31 de diciembre

“El niño iba creciendo, lleno de sabiduría”

(Lc 2, 22-40)

 

Celebramos la fiesta de la Sagrada Familia de Jesús, María y José; junto a ellos damos gracias por la familia que nos cuidó y nos amó. Tal vez muchas familias hoy no estén constituidas por las figuras significativas de papá y mamá, y uno de ellos sea a la vez padre y madre, pero el riesgo y coraje de privilegiar el don de la vida, y permitirle su existencia, es lo que hoy cantamos y agradecemos. La familia no la escogimos nosotros, a ella llegamos en las condiciones y el momento en que debíamos llegar, en la riqueza o en la pobreza, en la espera o en la casualidad, pero creados a “imagen y semejanza de Dios”, porque no se nos negó la oportunidad de nacer. La liturgia de la Palabra, según el evangelista Lucas, narra lo que para toda familia judía era un acontecimiento: la prescripción de la purificación después del parto de un varón primogénito. José y María viven esta experiencia, según la ley de Moisés presentan “un par de tórtolas o dos pichones”, este hecho habla de su condición y del sentido de pertenencia a su pueblo. La llegada de un hijo para toda familia es motivo de alegría y gozo, de hecho, lo era para María y José, así se refleja en el encuentro que tuvieron con Simeón y Ana, quienes habían aguardado las promesas de la Salvación de Dios para con su pueblo.
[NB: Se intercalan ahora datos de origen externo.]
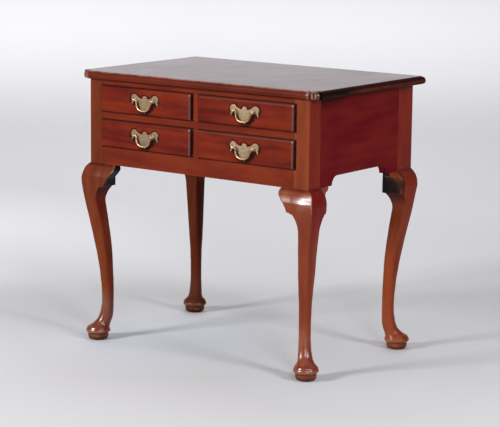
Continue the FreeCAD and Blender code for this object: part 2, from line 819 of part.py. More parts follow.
def tails(name, x, low, height, shoulder, toward):
    """Dovetails on the end of a drawer's side, wider at their tips."""
    cut_pieces = []
    count = int(value("tail_count"))
    for index in range(count):
        wedge = doc.addObject("Part::Wedge", "%s_%d" % (name, index))
        pitch = "(%s) / tail_count" % height
        wide = "%s * tail_share" % pitch
        middle = "%s + %s * (%d + 0.5)" % (low, pitch, index)
        near, far = ("Z2", "Z") if toward < 0 else ("Z", "Z2")
        wedge.setExpression("Xmin", linked("0"))
        wedge.setExpression("Xmax", linked("drawer_side_thickness"))
        wedge.setExpression("X2min", linked("0"))
        wedge.setExpression("X2max", linked("drawer_side_thickness"))
        wedge.setExpression("Ymin", linked("0"))
        wedge.setExpression("Ymax", linked("tail_length" if toward < 0
                                           else "drawer_back_thickness"))
        wedge.setExpression(far + "min", linked("-(%s) / 2" % wide))
        wedge.setExpression(far + "max", linked("(%s) / 2" % wide))
        wedge.setExpression(near + "min", linked("-(%s) / 2 + tail_flare" % wide))
        wedge.setExpression(near + "max", linked("(%s) / 2 - tail_flare" % wide))
        place(wedge, x, shoulder, middle)
        cut_pieces.append(wedge)
    return cut_pieces


def drawer_box(name, side, floor, height):
    """The sides, back and bottom of one drawer, and the tails its front takes."""
    inner_x = mirrored(side, "drawer_inner", "drawer_side_thickness")
    outer_x = mirrored(side, "drawer_outer - drawer_side_thickness",
                       "drawer_side_thickness")
    hands = {"left": inner_x, "right": outer_x}
    if side < 0:
        hands = {"left": outer_x, "right": inner_x}
    across = "drawer_outer - drawer_inner"
    start_x = mirrored(side, "drawer_inner", across)
    bottom_low = floor + " + bottom_rise"
    bottom = node(name + "_bottom", box(
        name + "_bottom_board",
        start_x + " + drawer_side_thickness - groove_depth",
        "front_inside - groove_depth", bottom_low,
        across + " - 2 * (drawer_side_thickness - groove_depth)",
        "drawer_back - front_inside + groove_depth", "drawer_bottom_thickness"))
    rear_low = floor + " + bottom_rise + drawer_bottom_thickness"
    rear_height = height + " - bottom_rise - drawer_bottom_thickness"
    front_tails = []
    rear_tails = []
    for hand, x in hands.items():
        word = "%s_side_%s" % (name, hand)
        ahead = tails(word + "_tail", x, floor, height, "front_inside - tail_length", -1)
        behind = tails(word + "_end", x, rear_low, rear_height,
                       "drawer_back - drawer_back_thickness", 1)
        board = box(word + "_board", x, "front_inside", floor, "drawer_side_thickness",
                    "drawer_back - drawer_back_thickness - front_inside", height)
        heel = box(word + "_heel", x, "drawer_back - drawer_back_thickness", floor,
                   "drawer_side_thickness", "drawer_back_thickness",
                   "bottom_rise + drawer_bottom_thickness")
        whole = fuse(word + "_blank", [board, heel] + ahead + behind)
        node(word, cut(word + "_cut", whole, [bottom]))
        front_tails += ahead
        rear_tails += behind
    back_board = box(name + "_back_board", start_x,
                     "drawer_back - drawer_back_thickness", rear_low,
                     across, "drawer_back_thickness", rear_height)
    node(name + "_back", cut(name + "_back_cut", back_board, rear_tails))
    return front_tails + [bottom]


# ------------------------------------------------------------------------ pulls
# Half of the plate's outline from the top lobe down to the finial, as arcs, each
# (middle across, middle up, end across, end up). Across is a share of half the
# plate's width. Up is a share of its rise above the bolts, or of its fall below.
PLATE_ARCS = (
    (0.11, 0.7, 0.15, 0.56),
    (0.20, 0.27, 0.29, 0.29),
    (0.44, 0.42, 0.60, 0.83),
    (0.78, 1.0, 0.96, 0.70),
    (1.0, 0.28, 0.95, -0.14),
    (0.955, -0.31, 0.91, -0.42),
    (0.80, -0.29, 0.64, -0.31),
    (0.47, -0.35, 0.37, -0.48),
    (0.30, -0.67, 0.13, -0.76),
    (0.06, -0.86, 0, -1.0),
)
PLATE_TOP_SHARE = 0.76


def plate_outline(x, y, z):
    """The closed bat-wing outline round a plate, from arcs and their mirror images."""
    half = value("plate_width") / 2

    def at(hand, across, up):
        tall = value("plate_rise") if up > 0 else value("plate_fall")
        return point(x + hand * across * half, y, z + up * tall)

    edges = []
    for hand in (-1, 1):
        start = at(hand, 0, PLATE_TOP_SHARE)
        for mid_across, mid_up, end_across, end_up in PLATE_ARCS:
            end = at(hand, end_across, end_up)
            edges.append(arc(start, at(hand, mid_across, mid_up), end))
            start = end
    return Part.Wire(Part.__sortEdges__(edges))


def pull_bolt(name, x, z):
    """A ball-headed bolt through plate and front, drilled for the bail's pin."""
    parts = [
        cylinder(name + "_shank", x, "plate_face", z, "bolt_shank_radius",
                 "front_inside + nut_thickness - plate_face + 1", "Y"),
        cylinder(name + "_collar", x, "plate_face - bolt_collar_height", z,
                 "bolt_collar_radius", "bolt_collar_height", "Y"),
        cylinder(name + "_neck", x, "bail_plane", z, "bolt_neck_radius",
                 "plate_face - bail_plane", "Y"),
    ]
    ball = doc.addObject("Part::Sphere", name + "_ball")
    ball.setExpression("Radius", linked("bolt_head_radius"))
    place(ball, x, "bail_plane", z)
    bore = cylinder(name + "_bore", "%s - 2 * bolt_head_radius" % x, "bail_plane", z,
                    "bail_pin_radius + bail_pin_clearance", "4 * bolt_head_radius", "X")
    bolt = cut(name, fuse(name + "_whole", parts + [ball]), [bore])
    nut = box(name + "_nut_block", "%s - nut_width / 2" % x, "front_inside",
              "%s - nut_width / 2" % z, "nut_width", "nut_thickness", "nut_width")
    hole = cylinder(name + "_nut_hole", x, "front_inside", z, "bolt_shank_radius",
                    "nut_thickness", "Y")
    return bolt, cut(name + "_nut", nut, [hole])


def bail(name, x, z):
    """A swinging handle: a rod bent to a U, its ends turned out into the bolts."""
    y = value("bail_plane")
    middle, height = value(x), value(z)
    half = value("bail_half_width")
    drop = value("bail_drop")
    bend = value("bail_bend")
    shoulder = value("bail_shoulder")
    pin_end = value("bolt_spacing / 2 + bail_pin_reach")
    turn = math.sqrt(0.5)

    def at(across, up):
        return point(middle + across, y, height + up)

    edges = []
    for hand in (-1, 1):
        elbow = half + shoulder
        edges.append(arc(at(hand * elbow, 0),
                         at(hand * (elbow - shoulder * turn), -shoulder * (1 - turn)),
                         at(hand * half, -shoulder)))
        edges.append(Part.makeLine(at(hand * half, -shoulder), at(hand * half, bend - drop)))
        edges.append(arc(at(hand * half, bend - drop),
                         at(hand * (half - bend * (1 - turn)), bend - drop - bend * turn),
                         at(hand * (half - bend), -drop)))
    edges.append(Part.makeLine(at(bend - half, -drop), at(half - bend, -drop)))
    path = Part.Wire(Part.__sortEdges__(edges))
    start = path.OrderedVertexes[0].Point
    section = Part.Wire(Part.makeCircle(value("bail_radius"), start, point(1, 0, 0)))
    rod = path.makePipeShell([section], True, True)
    pins = []
    for hand in (-1, 1):
        inner = half + shoulder
        pins.append(Part.makeCylinder(value("bail_pin_radius"), pin_end - inner,
                                      at(hand * inner, 0), point(hand, 0, 0)))
    return node(name + "_bail", feature(name + "_bail_rod", rod.fuse(pins)))


def pull(name, side, floor):
    """Plate, bolts and bail of one drawer. Returns what its front is bored for."""
    x = "%d * drawer_middle" % side
    z = floor + " + pull_height"
    outline = Part.Face(plate_outline(value(x), value("front_face"), value(z)))
    plate = feature(name + "_plate",
                    outline.extrude(point(0, -value("plate_thickness"), 0)))
    bolts = []
    nuts = []
    for hand in (-1, 1):
        bolt_x = "%s + %d * bolt_spacing / 2" % (x, hand)
        bolt, nut = pull_bolt("%s_bolt_%s" % (name, side_name(hand)), bolt_x, z)
        bolts.append(bolt)
        nuts.append(nut)
    node(name + "_pull_plate", cut(name + "_plate_bored", plate, bolts))
    node(name + "_pull_bolts", compound(name + "_bolts", bolts + nuts))
    bail(name, x, z)
    return bolts


def drawer(level, side, floor, opening):
    """One drawer with its pull."""
    name = "%s_%s_drawer" % (level, side_name(side))
    height = opening + " - drawer_top_gap"
    tools = drawer_box(name, side, floor, height)
    tools += pull(name, side, floor)
    blank = drawer_front_blank(name, side, floor, opening)
    return node(name + "_front", cut(name + "_front_cut", blank, tools))


# ------------------------------------------------------------------- the whole
def build():
    fill_sheet()
    rails = front_frame()
    back = back_panel()
    for side in (-1, 1):
        panel = side_panel(side)
        leg(side, True, rails + [panel])
        leg(side, False, [back, panel])
    knee_blocks()
    top_and_kickers()
    for level, floor, opening in (("upper", "upper_floor", "upper_opening"),
                                  ("lower", "lower_floor", "lower_opening")):
        for side in (-1, 1):
            drawer(level, side, floor, opening)
    doc.recompute()


def check():
    """Stop before anything is written if a step of the model failed."""
    for item in doc.Objects:
        if "Invalid" in item.State or "Error" in item.State:
            raise RuntimeError("%s: %s" % (item.Label, item.State))
    for piece in NODES:
        if piece.Shape.isNull() or not piece.Shape.isValid():
            raise RuntimeError("%s has no valid shape" % piece.Label)
        if not piece.Shape.Solids:
            raise RuntimeError("%s has no solid" % piece.Label)


def write():
    os.makedirs("parts", exist_ok=True)
    for piece in NODES:
        piece.Shape.exportStep(os.path.join("parts", piece.Label + ".step"))
        print(piece.Label, len(piece.Shape.Solids), "solids",
              round(piece.Shape.Volume), "mm3")


build()
check()
write()
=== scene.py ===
"""Looks of a four-drawer lowboy: old red-brown polish, dull brass and worn edges.

Lengths are in metres. X runs to the right along the front, Y from front to back, Z up.
"""
import logging
from dataclasses import dataclass, replace
from enum import Enum
from fnmatch import fnmatch
from typing import ClassVar

import bmesh
import bpy
import numpy as np
from mathutils import Matrix, Vector


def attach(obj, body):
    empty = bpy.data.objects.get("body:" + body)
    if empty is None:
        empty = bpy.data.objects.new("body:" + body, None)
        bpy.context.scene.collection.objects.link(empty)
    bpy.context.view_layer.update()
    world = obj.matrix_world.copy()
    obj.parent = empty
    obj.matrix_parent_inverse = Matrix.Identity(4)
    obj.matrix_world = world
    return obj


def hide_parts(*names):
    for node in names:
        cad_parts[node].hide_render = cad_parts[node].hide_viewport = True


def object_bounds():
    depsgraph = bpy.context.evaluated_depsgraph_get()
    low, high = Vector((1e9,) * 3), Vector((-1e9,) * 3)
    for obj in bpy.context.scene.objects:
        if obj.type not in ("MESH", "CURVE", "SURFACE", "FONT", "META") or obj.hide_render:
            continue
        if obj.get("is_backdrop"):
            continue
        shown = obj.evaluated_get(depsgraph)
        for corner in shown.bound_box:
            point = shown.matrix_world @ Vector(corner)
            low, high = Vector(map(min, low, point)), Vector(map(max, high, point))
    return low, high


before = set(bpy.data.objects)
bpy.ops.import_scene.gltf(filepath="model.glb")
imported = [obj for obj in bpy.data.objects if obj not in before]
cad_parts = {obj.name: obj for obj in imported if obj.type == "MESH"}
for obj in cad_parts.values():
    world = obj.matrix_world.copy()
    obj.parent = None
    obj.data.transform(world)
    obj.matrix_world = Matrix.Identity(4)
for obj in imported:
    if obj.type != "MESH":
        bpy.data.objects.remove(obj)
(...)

Los dos han esperado: Simeón de forma justa y piadosa, y Ana en el servicio, el ayuno y la oración; los dos le contemplan y a la vez en sus palabras expresan la misión del Salvador: “luz para alumbrar las naciones y gloria del pueblo de Israel”, en quien aguardaban la liberación. Todo hijo llega al seno de la familia como bendición, y esta bendición es portadora de una misión única e irrepetible que cada uno realiza y escribe año tras año.

 

Reflexionemos: ¿En qué medida somos conscientes de favorecer la vida en el seno de nuestras familias, de privilegiarla como don y gracia, y de permitir que cada uno viva su misión?

 

Oremos: Padre bueno y Dios de la vida, gracias por los 365 días de este año que finaliza, porque la luz de sus días ha abrazado mi existencia, y la sombra de la noche ha favorecido el descanso y el reposo, para volver al nuevo amanecer en la esperanza.

 

Actuemos: Agradezco a través de un gesto concreto a una persona, de un momento de oración o celebración a Dios, el don de la vida y la presencia de su amor durante estos 365 días del año.